More than half the audience consisted of persons who seemed to be
communists or independents. Our first great demonstration was destined,
in their view, to come to an abrupt end.
 
But things happened otherwise. When the first speaker had finished I got
up to speak. After a few minutes I was met with a hailstorm of
interruptions and violent encounters broke out in the body of the hall.

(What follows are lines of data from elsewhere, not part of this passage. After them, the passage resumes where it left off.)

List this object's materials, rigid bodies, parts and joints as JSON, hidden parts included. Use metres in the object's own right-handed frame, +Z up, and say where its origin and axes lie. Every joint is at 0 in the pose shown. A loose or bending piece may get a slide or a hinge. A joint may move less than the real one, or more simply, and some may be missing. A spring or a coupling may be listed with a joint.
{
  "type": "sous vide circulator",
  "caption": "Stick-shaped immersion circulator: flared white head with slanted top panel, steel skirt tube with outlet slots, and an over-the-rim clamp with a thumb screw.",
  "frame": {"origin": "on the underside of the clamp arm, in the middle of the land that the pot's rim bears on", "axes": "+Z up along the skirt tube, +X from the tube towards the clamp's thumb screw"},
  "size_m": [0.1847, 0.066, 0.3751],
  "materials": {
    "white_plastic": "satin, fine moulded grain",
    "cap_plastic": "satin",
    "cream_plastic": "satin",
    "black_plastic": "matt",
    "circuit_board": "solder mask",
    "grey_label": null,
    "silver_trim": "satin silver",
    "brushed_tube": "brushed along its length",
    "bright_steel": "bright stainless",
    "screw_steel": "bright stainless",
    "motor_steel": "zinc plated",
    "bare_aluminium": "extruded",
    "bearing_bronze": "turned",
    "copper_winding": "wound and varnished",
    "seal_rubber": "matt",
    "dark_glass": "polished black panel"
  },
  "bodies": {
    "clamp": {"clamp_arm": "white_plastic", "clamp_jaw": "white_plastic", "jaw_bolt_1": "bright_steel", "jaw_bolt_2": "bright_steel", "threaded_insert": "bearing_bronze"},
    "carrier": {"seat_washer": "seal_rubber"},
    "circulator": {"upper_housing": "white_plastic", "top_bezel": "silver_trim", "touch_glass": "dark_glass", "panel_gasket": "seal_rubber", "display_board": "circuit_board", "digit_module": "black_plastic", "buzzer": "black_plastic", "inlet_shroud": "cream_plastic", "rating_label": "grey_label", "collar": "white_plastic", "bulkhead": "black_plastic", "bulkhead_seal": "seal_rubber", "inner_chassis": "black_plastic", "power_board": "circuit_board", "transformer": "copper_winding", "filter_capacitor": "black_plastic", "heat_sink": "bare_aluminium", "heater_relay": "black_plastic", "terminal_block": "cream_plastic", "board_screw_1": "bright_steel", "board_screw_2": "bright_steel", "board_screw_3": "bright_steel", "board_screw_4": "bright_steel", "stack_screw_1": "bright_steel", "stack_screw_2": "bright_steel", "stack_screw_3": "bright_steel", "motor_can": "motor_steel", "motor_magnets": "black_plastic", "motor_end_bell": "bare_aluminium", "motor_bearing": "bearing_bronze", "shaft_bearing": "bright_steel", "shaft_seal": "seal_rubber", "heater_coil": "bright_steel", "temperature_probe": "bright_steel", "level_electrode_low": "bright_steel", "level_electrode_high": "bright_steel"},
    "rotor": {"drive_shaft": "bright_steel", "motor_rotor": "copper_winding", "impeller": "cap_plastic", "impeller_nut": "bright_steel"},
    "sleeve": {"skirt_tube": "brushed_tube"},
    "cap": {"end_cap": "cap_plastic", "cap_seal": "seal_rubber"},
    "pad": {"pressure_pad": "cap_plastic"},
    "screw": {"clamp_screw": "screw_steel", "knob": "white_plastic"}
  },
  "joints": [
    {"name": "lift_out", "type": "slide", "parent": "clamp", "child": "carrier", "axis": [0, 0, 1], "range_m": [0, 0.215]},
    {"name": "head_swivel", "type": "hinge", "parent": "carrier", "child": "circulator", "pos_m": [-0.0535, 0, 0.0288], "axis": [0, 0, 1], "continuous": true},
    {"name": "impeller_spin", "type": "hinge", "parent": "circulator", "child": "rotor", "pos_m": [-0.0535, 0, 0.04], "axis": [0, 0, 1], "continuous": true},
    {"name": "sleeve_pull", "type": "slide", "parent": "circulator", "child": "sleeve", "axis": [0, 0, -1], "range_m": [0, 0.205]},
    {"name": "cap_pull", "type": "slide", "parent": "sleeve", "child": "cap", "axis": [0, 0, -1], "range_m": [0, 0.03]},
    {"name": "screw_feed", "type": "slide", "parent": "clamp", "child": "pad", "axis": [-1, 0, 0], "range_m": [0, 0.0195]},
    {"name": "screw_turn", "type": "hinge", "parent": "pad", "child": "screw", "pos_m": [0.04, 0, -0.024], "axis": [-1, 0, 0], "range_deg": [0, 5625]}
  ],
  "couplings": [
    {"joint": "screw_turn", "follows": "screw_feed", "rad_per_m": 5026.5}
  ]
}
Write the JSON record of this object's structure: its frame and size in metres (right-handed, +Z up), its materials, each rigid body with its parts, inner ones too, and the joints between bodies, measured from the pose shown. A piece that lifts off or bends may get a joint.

A handful of my loyal war comrades and some other followers grappled
with the disturbers and restored order in a little while. I was able to
continue my speech. After half an hour the applause began to drown the
interruptions and the hootings. Then interruptions gradually ceased and
applause took their place. When I finally came to explain the
twenty-five points and laid them, point after point, before the masses
gathered there and asked them to pass their own judgment on each point,
one point after another was accepted with increasing enthusiasm. When
the last point was reached I had before me a hall full of people united
by a new conviction, a new faith and a new will.
 
Nearly four hours had passed when the hall began to clear. As the masses
streamed towards the exits, crammed shoulder to shoulder, shoving and
pushing, I knew that a movement was now set afoot among the German
people which would never pass into oblivion.
 
A fire was enkindled from whose glowing heat the sword would be
fashioned which would restore freedom to the German Siegfried and bring
back life to the German nation.
 
Beside the revival which I then foresaw, I also felt that the Goddess of
Vengeance was now getting ready to redress the treason of the 9th of
November, 1918. The hall was emptied. The movement was on the march.